The third supervisor rep did a screen share and after 45 minutes and after I said for the 5th time that it was not an iPhone and I wanted it as a recovery option, the guy finally said, ‘oh, it it not an iPhone number, you cannot add it to your account there, you have to add it to a completely different area that none of our materials tell you about.’

That finally solved it.

I was nice to the reps but so angry when I got off the phone. 3 hours of research and phone and chat support. It was insane.

Let’s not get started on companies replacing cs reps with useless robot chat attendants and getting rid of phone numbers so you can never get to a person.
 

This.

I spent 3 hours and 3 cs reps yesterday trying to get Apple to add my son’s phone number to account recovery on his iPad.

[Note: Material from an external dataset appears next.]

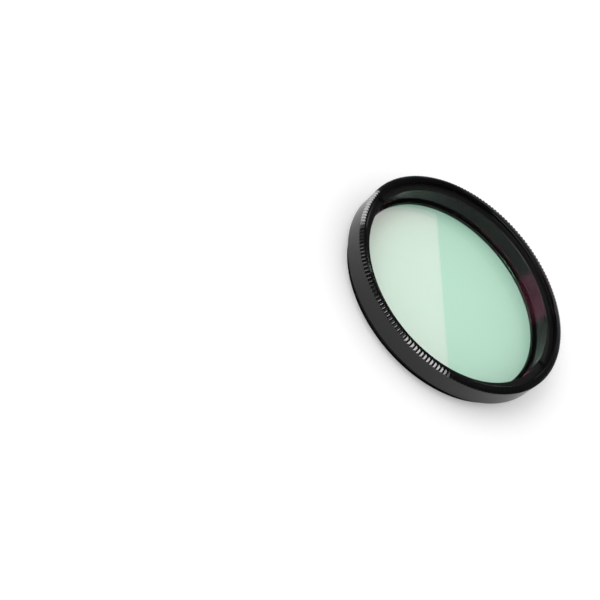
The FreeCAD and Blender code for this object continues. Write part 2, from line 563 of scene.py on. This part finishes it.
def press_knurl(piece, cell):
    """Lowers every second line across the bevel, and gives the crests between narrow lands."""
    outer_r = CELL_HIGH.x
    front_z = CELL_HIGH.z
    half_groove = math.pi * outer_r / cell.knurl_count
    depth = half_groove / math.tan(cell.knurl_angle / 2) * math.sqrt(2)
    step = math.pi / cell.knurl_count
    edge_z = front_z - cell.bevel
    edge_r = outer_r - cell.bevel
    reach = cell.bevel / 10

    def in_groove(co):
        return round(math.atan2(co.y, co.x) / step) % 2 == 0

    def on_band_edge(co):
        return abs(co.z - edge_z) < reach and co.xy.length > edge_r

    def on_front_edge(co):
        return co.z > front_z - reach and abs(co.xy.length - edge_r) < reach

    def on_crest(co):
        return not in_groove(co) and co.z > edge_z - reach and co.xy.length > edge_r - reach

    bpy.context.view_layer.objects.active = piece
    piece.select_set(True)
    bpy.ops.object.mode_set(mode="EDIT")
    select_where(lambda co: in_groove(co) and on_band_edge(co))
    bpy.ops.transform.translate(value=(0, 0, -depth))
    select_where(lambda co: in_groove(co) and on_front_edge(co))
    ratio = (edge_r - depth) / edge_r
    bpy.ops.transform.resize(value=(ratio, ratio, 1), center_override=(0, 0, front_z))
    bpy.ops.mesh.select_mode(type="EDGE")
    select_sloping(cell.bevel / 4, on_crest)
    bpy.ops.mesh.bevel(offset=cell.crest_land, segments=1, affect="EDGES")
    bpy.ops.mesh.select_mode(type="VERT")
    bpy.ops.object.mode_set(mode="OBJECT")


class FILTER_OT_add_cell(bpy.types.Operator):
    """Turns the cell, presses its knurl and cuts both threads"""

    bl_idname = "filter.add_cell"
    bl_label = "Add Filter Cell"

    def execute(self, context):
        cell = context.scene.filter_cell
        studio = context.scene.filter_studio
        piece = turned("cell", cell_corners(cell, GLASS_HIGH.x), 2 * cell.knurl_count)
        press_knurl(piece, cell)
        soften_edges(piece, cell.edge_break)
        pitch = cell.thread_pitch
        crest_r = THREAD_R["rear_thread"]
        root_r = crest_r - THREAD_DEPTH * pitch
        end_z = cell.thread_length - cell.undercut_width
        start_z = end_z - REAR_TURNS * pitch
        mouth_r = crest_r + CUTTER_MARGIN
        cut(piece, thread_cutter(root_r, mouth_r, MALE_ROOT * pitch, start_z, end_z, pitch))
        root_r = front_root_r(cell)
        mouth_r = THREAD_R["front_thread"] - 2 * CUTTER_MARGIN
        start_z = front_thread_start(cell)
        end_z = thread_end(start_z, CELL_HIGH.z, pitch)
        cut(piece, thread_cutter(root_r, mouth_r, FEMALE_ROOT * pitch, start_z, end_z, pitch))
        matt_r = cell.aperture / 2 + MATT_PAST_BORE
        finish = anodised_finish("anodised_black", studio.anodised, *CELL_GLOSS, matt_r)
        finish_piece(piece, "filter_cell", finish)
        return {"FINISHED"}


class FILTER_OT_add_ring(bpy.types.Operator):
    """Turns the retaining ring, cuts its thread and its two spanner slots"""

    bl_idname = "filter.add_ring"
    bl_label = "Add Retaining Ring"

    def execute(self, context):
        cell = context.scene.filter_cell
        ring = context.scene.filter_ring
        studio = context.scene.filter_studio
        bore_r = ring.bore / 2
        ring_r = front_root_r(cell) - ring.crest_clearance
        low_z = GLASS_HIGH.z
        top_z = RING_HIGH.z
        piece = turned("ring", [
            (bore_r, low_z),
            (ring_r - ring.outer_chamfer, low_z),
            (ring_r, low_z + ring.outer_chamfer),
            (ring_r, top_z - ring.outer_chamfer),
            (ring_r - ring.outer_chamfer, top_z),
            (bore_r + ring.bore_chamfer, top_z),
            (bore_r, top_z - ring.bore_chamfer),
        ], STEPS_PER_TURN)
        deselect()
        bpy.ops.mesh.primitive_cube_add(size=1, location=(0, 0, top_z))
        slot = bpy.context.object
        bpy.ops.transform.resize(value=(3 * ring_r, ring.slot_width, 2 * ring.slot_depth))
        bpy.ops.object.transform_apply(location=True, scale=True)
        cut(piece, slot)
        soften_edges(piece, cell.edge_break)
        pitch = cell.thread_pitch
        root_r = ring_r - THREAD_DEPTH * pitch
        start_z = front_thread_start(cell) - RING_START_UNDER * pitch
        end_z = thread_end(start_z, top_z, pitch)
        mouth_r = ring_r + CUTTER_MARGIN
        cut(piece, thread_cutter(root_r, mouth_r, MALE_ROOT * pitch, start_z, end_z, pitch))
        finish = anodised_finish("anodised_ring", studio.anodised_ring, *RING_GLOSS, 0.0)
        finish_piece(piece, "retaining_ring", finish)
        return {"FINISHED"}


class FILTER_OT_add_glass(bpy.types.Operator):
    """Adds the coated glass disc with its ground edges"""

    bl_idname = "filter.add_glass"
    bl_label = "Add Coated Glass"

    def execute(self, context):
        glass = context.scene.filter_glass
        deselect()
        middle_z = (GLASS_LOW.z + GLASS_HIGH.z) / 2
        bpy.ops.mesh.primitive_cylinder_add(
            vertices=STEPS_PER_TURN, radius=GLASS_HIGH.x, location=(0, 0, middle_z),
            depth=GLASS_HIGH.z - GLASS_LOW.z - 2 * glass.seat_gap,
        )
        piece = bpy.context.object
        piece.name = "glass"
        bpy.ops.object.transform_apply(location=True)
        bpy.ops.object.mode_set(mode="EDIT")
        bpy.ops.mesh.select_mode(type="EDGE")
        bpy.ops.mesh.select_all(action="DESELECT")
        bpy.ops.mesh.edges_select_sharp(sharpness=math.radians(GLASS_EDGE_OVER))
        bpy.ops.mesh.bevel(offset=glass.chamfer, segments=1, affect="EDGES")
        bpy.ops.mesh.select_mode(type="VERT")
        bpy.ops.object.mode_set(mode="OBJECT")
        finish_piece(piece, "filter_glass", coated_glass_finish(glass))
        bpy.data.collections[WINDOW_RECEIVERS].objects.link(piece)
        return {"FINISHED"}


# Studio


def towards(azimuth, elevation):
    """Direction from the object to something at an azimuth and an elevation."""
    level_part = math.cos(elevation)
    return Vector((math.cos(azimuth) * level_part, math.sin(azimuth) * level_part, math.sin(elevation)))


def through_lens(pixel):
    """Direction from the lens through a pixel of the photograph, in the camera's own axes."""
    return Vector((pixel[0] - PHOTO_WIDTH / 2, PHOTO_WIDTH / 2 - pixel[1], -FOCAL_PX))


def add_camera(studio):
    """The camera that the photograph was fitted with, aimed beside the object as the picture is."""
    target = Vector((0, 0, CELL_HIGH.z - RIM_CENTRE_DEPTH))
    back = towards(studio.camera_azimuth, studio.camera_elevation)
    level_up = (Vector((0, 0, 1)) - back * back.z).normalized()
    level_right = level_up.cross(back)
    roll = studio.camera_roll
    right = math.cos(roll) * level_right + math.sin(roll) * level_up
    up = back.cross(right)
    straight = Matrix((right, up, back)).transposed()
    aside = through_lens(RIM_CENTRE_PX)
    turn = Vector((0, 0, -1)).rotation_difference(aside).to_matrix()
    data = bpy.data.cameras.new("camera")
    data.sensor_width = SENSOR_WIDTH
    data.lens = FOCAL_PX / PHOTO_WIDTH * SENSOR_WIDTH
    data.clip_start, data.clip_end = CLIP_RANGE
    camera = bpy.data.objects.new("camera", data)
    place = (straight @ turn.inverted()).to_4x4()
    place.translation = target + back * studio.camera_distance
    camera.matrix_world = place
    bpy.context.scene.collection.objects.link(camera)
    bpy.context.scene.camera = camera
    return camera


def new_card(name, size, brightness, mirrored):
    """A soft box. A mirrored one is seen in gloss and lights nothing plain."""
    data = bpy.data.lights.new(name, "AREA")
    data.shape = "RECTANGLE"
    data.size, data.size_y = size
    data.energy = brightness * math.pi * size[0] * size[1]
    lamp = bpy.data.objects.new(name, data)
    lamp.visible_diffuse = not mirrored
    lamp.visible_glossy = mirrored
    bpy.context.scene.collection.objects.link(lamp)
    return lamp


def add_lamp(name, card, brightness, mirrored=True):
    """A soft box that faces the object, from a card's azimuth, elevation and size."""
    azimuth, elevation, size = card
    lamp = new_card(name, size, brightness, mirrored)
    side = towards(math.radians(azimuth), math.radians(elevation))
    lamp.location = side * CARD_DISTANCE
    lamp.rotation_mode = "QUATERNION"
    lamp.rotation_quaternion = side.to_track_quat("Z", "Y")


def mirrored_point(camera, pixel, distance):
    """What the glass mirrors at a pixel, at a distance over it, as a point and a direction."""
    ray = camera.matrix_world.to_3x3() @ through_lens(pixel).normalized()
    eye = camera.matrix_world.translation
    on_glass = eye + ray * ((GLASS_HIGH.z - eye.z) / ray.z)
    back = Vector((ray.x, ray.y, -ray.z))
    return on_glass + back * distance, back


def add_window(camera, brightness):
    """A card that only the glass mirrors, with one edge across it as in the photograph."""
    first, outward = mirrored_point(camera, WINDOW_EDGE_PX[0], WINDOW_DISTANCE)
    second, _ = mirrored_point(camera, WINDOW_EDGE_PX[1], WINDOW_DISTANCE)
    along = (second - first).normalized()
    facing = (outward - along * along.dot(outward)).normalized()
    across = along.cross(facing)
    lamp = new_card("window_card", WINDOW_SIZE, brightness, True)
    place = Matrix((across, along, facing)).transposed().to_4x4()
    place.translation = (first + second) / 2 + across * WINDOW_SIZE[0] / 2
    lamp.matrix_world = place
    glass_only = bpy.data.collections.new(WINDOW_RECEIVERS)
    lamp.light_linking.receiver_collection = glass_only


def set_world(fill, ceiling):
    """A room that is white to the camera, and that gloss shows pale at the horizon and dark above."""
    world = bpy.data.worlds.new("studio")
    bpy.context.scene.world = world
    world.use_nodes = True
    tree = world.node_tree
    back = tree.nodes["Background"]
    back.inputs["Color"].default_value = (1, 1, 1, 1)
    path = tree.nodes.new("ShaderNodeLightPath")
    place = tree.nodes.new("ShaderNodeTexCoord")
    split = tree.nodes.new("ShaderNodeSeparateXYZ")
    tree.links.new(place.outputs["Generated"], split.inputs[0])
    wall = tree.nodes.new("ShaderNodeMapRange")
    wall.interpolation_type = "SMOOTHSTEP"
    wall.inputs["From Min"].default_value = math.sin(math.radians(CEILING_FROM))
    wall.inputs["From Max"].default_value = math.sin(math.radians(CEILING_FULL))
    wall.inputs["To Min"].default_value = HORIZON
    wall.inputs["To Max"].default_value = ceiling
    tree.links.new(split.outputs["Z"], wall.inputs["Value"])
    gloss = tree.nodes.new("ShaderNodeMix")
    gloss.inputs["A"].default_value = fill
    tree.links.new(path.outputs["Is Glossy Ray"], gloss.inputs["Factor"])
    tree.links.new(wall.outputs[0], gloss.inputs["B"])
    through = tree.nodes.new("ShaderNodeMath")
    through.operation = "MAXIMUM"
    tree.links.new(path.outputs["Is Camera Ray"], through.inputs[0])
    tree.links.new(path.outputs["Is Transmission Ray"], through.inputs[1])
    seen = tree.nodes.new("ShaderNodeMix")
    seen.inputs["B"].default_value = 1.0
    tree.links.new(through.outputs[0], seen.inputs["Factor"])
    tree.links.new(gloss.outputs["Result"], seen.inputs["A"])
    tree.links.new(seen.outputs["Result"], back.inputs["Strength"])


class FILTER_OT_set_stage(bpy.types.Operator):
    """Adds the white floor, the soft lights and the camera"""

    bl_idname = "filter.set_stage"
    bl_label = "Set Stage"

    def execute(self, context):
        studio = context.scene.filter_studio
        deselect()
        bpy.ops.mesh.primitive_plane_add(size=FLOOR_SIZE)
        floor = bpy.context.object
        floor.name = "floor"
        floor.data.materials.append(floor_finish(studio.floor))
        add_lamp("soft_light", SOFT_LIGHT, studio.soft, mirrored=False)
        add_lamp("key_card", KEY_CARD, studio.key)
        add_lamp("side_card", SIDE_CARD, studio.side)
        add_lamp("top_card", TOP_CARD, studio.top)
        add_lamp("roof_card", ROOF_CARD, studio.roof)
        add_lamp("back_card", BACK_CARD, studio.back)
        set_world(studio.fill, studio.ceiling)
        add_window(add_camera(studio), studio.window)
        context.scene.view_settings.view_transform = "Standard"
        return {"FINISHED"}


class FILTER_PT_maker(bpy.types.Panel):
    """Lists the filter's pieces and the stage in the sidebar"""

    bl_idname = "FILTER_PT_maker"
    bl_label = "Optical Filter"
    bl_space_type = "VIEW_3D"
    bl_region_type = "UI"
    bl_category = "Filter"

    def draw(self, context):
        for operator in OPERATORS:
            self.layout.operator(operator.bl_idname)


GROUPS = {
    "filter_cell": CellSettings,
    "filter_ring": RingSettings,
    "filter_glass": GlassSettings,
    "filter_studio": StudioSettings,
}
OPERATORS = (FILTER_OT_add_cell, FILTER_OT_add_ring, FILTER_OT_add_glass, FILTER_OT_set_stage)
CLASSES = (*GROUPS.values(), *OPERATORS, FILTER_PT_maker)


def register():
    for cls in CLASSES:
        bpy.utils.register_class(cls)
    for name, group in GROUPS.items():
        setattr(bpy.types.Scene, name, PointerProperty(type=group))


def unregister():
    for name in GROUPS:
        delattr(bpy.types.Scene, name)
    for cls in reversed(CLASSES):
        bpy.utils.unregister_class(cls)


def main():
    """Builds every piece and the stage."""
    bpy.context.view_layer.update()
    register()
    bpy.ops.filter.set_stage()
    bpy.ops.filter.add_cell()
    bpy.ops.filter.add_ring()
    bpy.ops.filter.add_glass()


if __name__ == "__main__":
    main()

The 2 reps were nice but knew nothing. The first one told me I had to get my son a new phone number because Apple had flagged his number as spam. I was, like, you’re a trillion dollar tech company that cannot unflag a number in your CMS or assist? I can do it in my system in 60 seconds. I was nice about it but I seemed to know more about tech than the rep. My son has a Verizon flip phone, not an iPhone.

The second rep asked a bunch of questions, then I told him about first rep and the 2nd said, ‘let me get a tech support supervisor.’

The third supervisor rep did a screen share and after 45 minutes and after I said for the 5th time that it was not an iPhone and I wanted it as a recovery option, the guy finally said, ‘oh, it it not an iPhone number, you cannot add it to your account there, you have to add it to a completely different area that none of our materials tell you about.’

That finally solved it.

I was nice to the reps but so angry when I got off the phone. 3 hours of research and phone and chat support. It was insane.

Let’s not get started on companies replacing cs reps with useless robot chat attendants and getting rid of phone numbers so you can never get to a person.

You are very lucky you finally got someone that just knew that. Also note the lie the first one told you about the reason why, most likely to just get you off the phone or chat so the call didn’t tank his performance stats.
 

You are very lucky you finally got someone that just knew that. Also note the lie the first one told you about the reason why, most likely to just get you off the phone so the call didn’t tank his performance.
I know.

I am not getting my kid a freakin smart phone just to add a recovery number.

Even the iPad is locked down to not allow any app I do not approve on it.

The kid gets a smart phone when he has a job and can pay for it. Social media is a cancer.
 

I think it’s weird you went right to this. “The customer is always right” is a business philosophy about giving people what they want, rather than what you want to provide. Adapt to the desires of your customers. It has nothing to do with tolerating a-holes.
Originally, sure. It's not how the phrase is typically wielded these days.